As inhabitants of a consumer culture, we broadcast our brand preferences through our clothing and our home decorations. So, why should television characters be any different? The playful references to breakfast cereal on Seinfeld or to specific fashion designers in Sex and the City become running gags. In the near future, local stations will superimpose brands into syndicated sitcoms, much the way that ESPN currently inserts billboards into the background of baseball broadcasts. That bag Ross is carrying in a favorite Friends episode may shift from K-Mart to Krispe Kreme depending on the highest bidder.
Advertisers are quickly discovering that context matters enormously when it comes to product placement. In a single 24 episode, the fictional cellphone users suffer dead batteries, disrupted signals, misplaced phones, coverage boundaries and turned off units. In dramas where life and death depends on whether a call is completed, suspense hinges on the limitations of current mobile technologies as much as their advantages. So, the verdict is still out as to whether 24 helps or hurts the telcos.
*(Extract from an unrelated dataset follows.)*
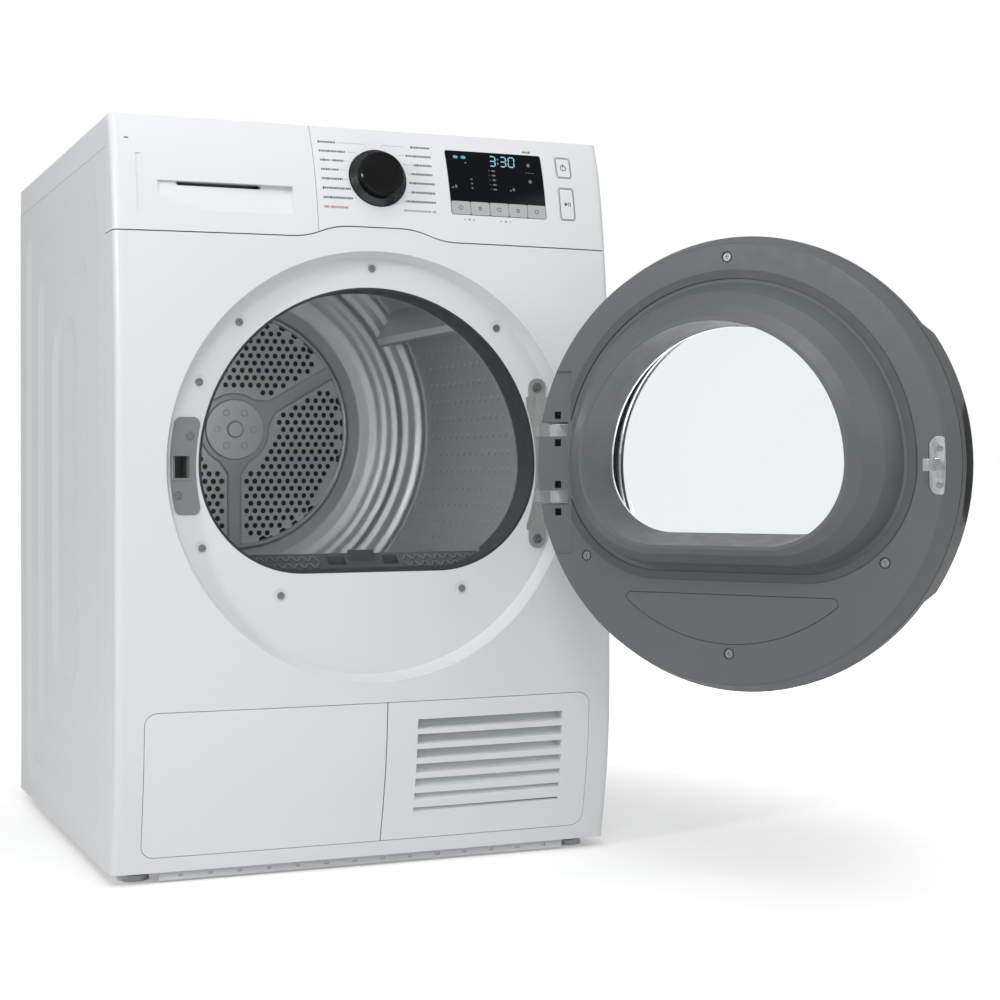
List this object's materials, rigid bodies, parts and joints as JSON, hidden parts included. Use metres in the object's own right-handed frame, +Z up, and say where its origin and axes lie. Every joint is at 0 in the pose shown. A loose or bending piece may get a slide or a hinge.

The pervasiveness of reality television is only partially a matter of ratings, since the genre represents an important testing ground for product placement strategies. Long-time viewers of Survivor, for example, may recall the Target parachute that became a fading tent, visible in the background of countless shots in the first series, or be able to imitate Tina’s southern accent as she described her craving for “Doe-ree-toes.” These programs strip contestants of material goods and deprive them of choice; we all get caught up in the emotional drama as players compete to win back their rights to consume.
Extending this same approach to fictional programming, The West Wing portrayed Republican Ainsley’s sense of displacement in a Democratic administration by having her try to unsuccessfully order Fresca from a White House eatery that serves only Sprite. Will we be more likely to recall brands if they are linked to dramatic turning points or become defining traits of particular characters?
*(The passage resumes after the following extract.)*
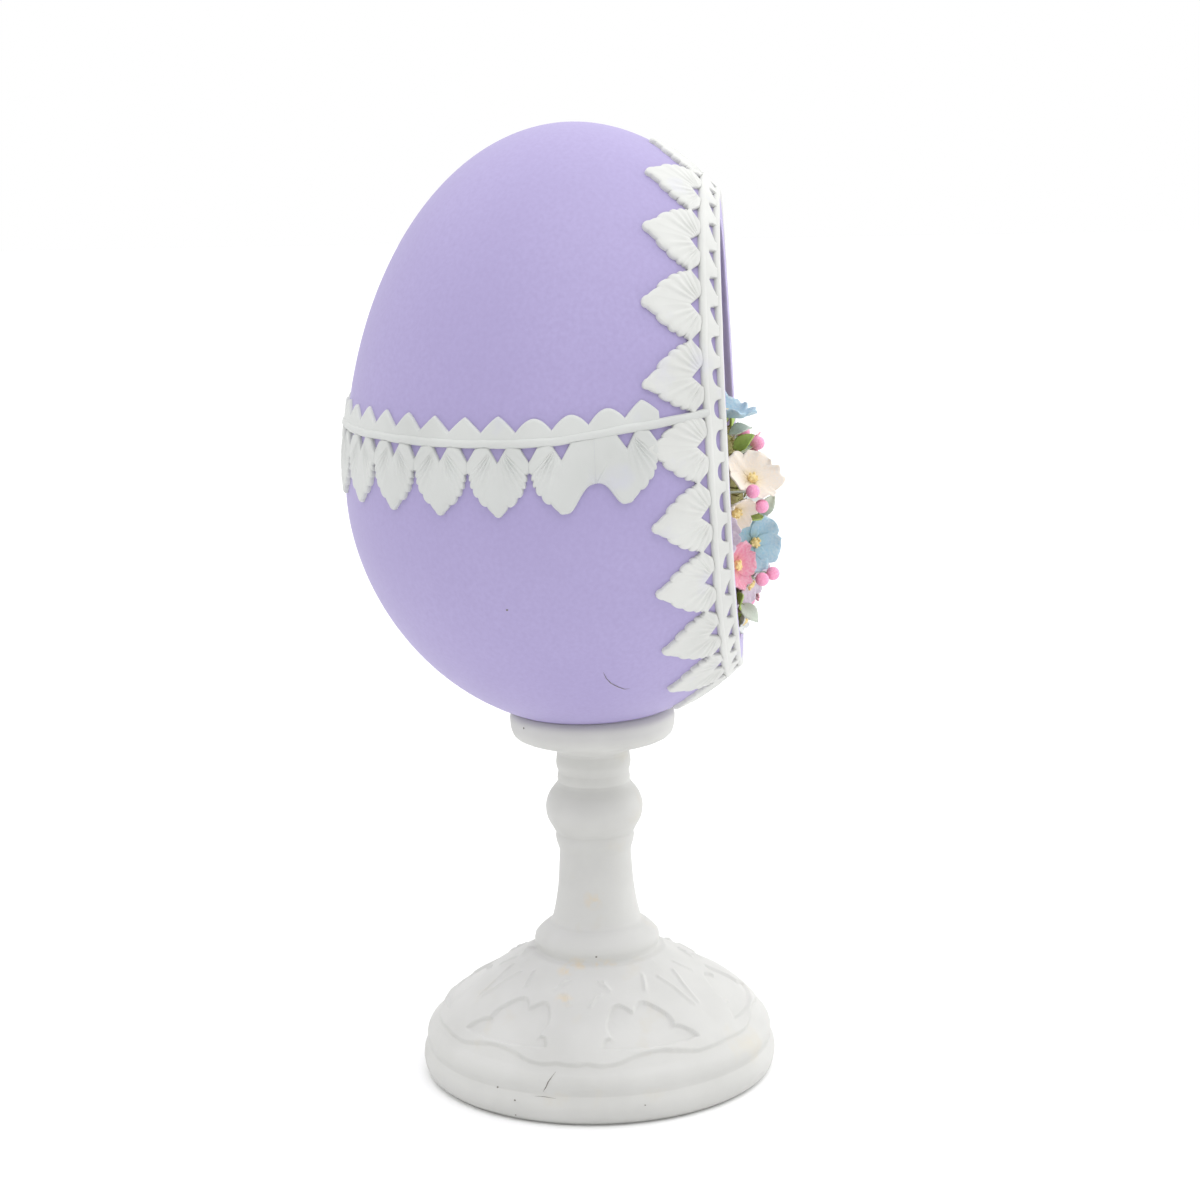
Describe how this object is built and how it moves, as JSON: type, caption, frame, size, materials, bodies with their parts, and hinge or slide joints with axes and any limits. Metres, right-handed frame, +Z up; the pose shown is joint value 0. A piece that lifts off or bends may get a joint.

On the one hand, product placements may be a boon to storytellers, allowing them to sustain a desired emotional pitch across a single episode without commercial interruptions. The commercial-free debut of 24 is being heavily promoted as an aesthetic breakthrough. On the other hand, product placements may significantly compromise artistic integrity. Will television stories be increasingly structured to promote specific brands? Netizens used product placements to identify 24’s turncoat early in the season: since Apple had invested heavily in placements, the show’s good guys consistently used Macs; the baddies used PCs.
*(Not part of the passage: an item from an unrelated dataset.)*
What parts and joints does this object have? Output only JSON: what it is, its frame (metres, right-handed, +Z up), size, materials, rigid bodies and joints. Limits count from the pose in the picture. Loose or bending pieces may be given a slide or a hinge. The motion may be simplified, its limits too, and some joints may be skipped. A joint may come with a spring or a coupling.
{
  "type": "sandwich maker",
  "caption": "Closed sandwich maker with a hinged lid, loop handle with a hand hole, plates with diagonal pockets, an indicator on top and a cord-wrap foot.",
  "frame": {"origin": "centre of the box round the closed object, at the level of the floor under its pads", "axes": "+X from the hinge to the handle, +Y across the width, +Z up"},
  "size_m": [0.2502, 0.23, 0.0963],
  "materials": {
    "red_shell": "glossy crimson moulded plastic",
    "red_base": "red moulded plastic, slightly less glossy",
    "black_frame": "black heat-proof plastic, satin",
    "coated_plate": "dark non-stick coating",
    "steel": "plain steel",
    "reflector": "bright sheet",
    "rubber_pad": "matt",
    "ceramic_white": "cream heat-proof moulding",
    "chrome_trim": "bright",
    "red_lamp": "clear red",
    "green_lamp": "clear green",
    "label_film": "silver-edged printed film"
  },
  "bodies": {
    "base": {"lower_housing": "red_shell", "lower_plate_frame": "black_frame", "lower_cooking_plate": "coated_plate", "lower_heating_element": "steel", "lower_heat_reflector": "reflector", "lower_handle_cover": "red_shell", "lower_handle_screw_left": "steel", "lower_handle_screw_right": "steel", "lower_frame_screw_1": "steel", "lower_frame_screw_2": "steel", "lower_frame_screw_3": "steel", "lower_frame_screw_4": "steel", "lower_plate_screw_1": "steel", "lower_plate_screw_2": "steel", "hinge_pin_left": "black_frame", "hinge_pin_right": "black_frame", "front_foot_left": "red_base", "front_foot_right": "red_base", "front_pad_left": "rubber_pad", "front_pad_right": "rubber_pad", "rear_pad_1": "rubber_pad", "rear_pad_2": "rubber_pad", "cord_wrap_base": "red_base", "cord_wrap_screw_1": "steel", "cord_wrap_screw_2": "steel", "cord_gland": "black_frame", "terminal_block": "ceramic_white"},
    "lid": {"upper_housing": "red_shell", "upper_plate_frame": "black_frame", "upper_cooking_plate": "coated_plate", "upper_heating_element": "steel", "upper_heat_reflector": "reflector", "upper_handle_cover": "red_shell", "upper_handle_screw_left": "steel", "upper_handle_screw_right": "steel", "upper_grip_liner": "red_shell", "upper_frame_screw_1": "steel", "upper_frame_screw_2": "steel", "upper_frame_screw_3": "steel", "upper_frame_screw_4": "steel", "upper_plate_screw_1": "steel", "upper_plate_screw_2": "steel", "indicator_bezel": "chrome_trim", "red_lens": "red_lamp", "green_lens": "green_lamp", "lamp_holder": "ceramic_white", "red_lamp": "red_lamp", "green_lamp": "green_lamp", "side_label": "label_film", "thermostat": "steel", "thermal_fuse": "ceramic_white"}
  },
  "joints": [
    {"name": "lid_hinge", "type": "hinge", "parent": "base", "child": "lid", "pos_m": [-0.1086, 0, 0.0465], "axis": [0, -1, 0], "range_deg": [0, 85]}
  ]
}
Early research suggests that product placements yield much higher levels of consumer recall than traditional spots. Of course, as the number of product placements increases, their effectiveness will likely decrease. I counted 25 different products hawked during the commercial breaks of a single episode of 24. Who can remember them all? The sparser use of product placements offers a short-term advantage, but what happens when every object in the series is branded?
Consider this as a thought experiment. I have mentioned 21 specific brands (not counting networks) and 15 films, franchises or series in the course of this column. How many of them can you recall? How many of them will you recall tomorrow? Does trying to recall the references to specific programs increase your ability to identify the brands? This experiment will give you some sense of the challenges confronting the advertising industry and why they think, in the short run at least, product placements may be a winning strategy. What consumers think may be another matter altogether.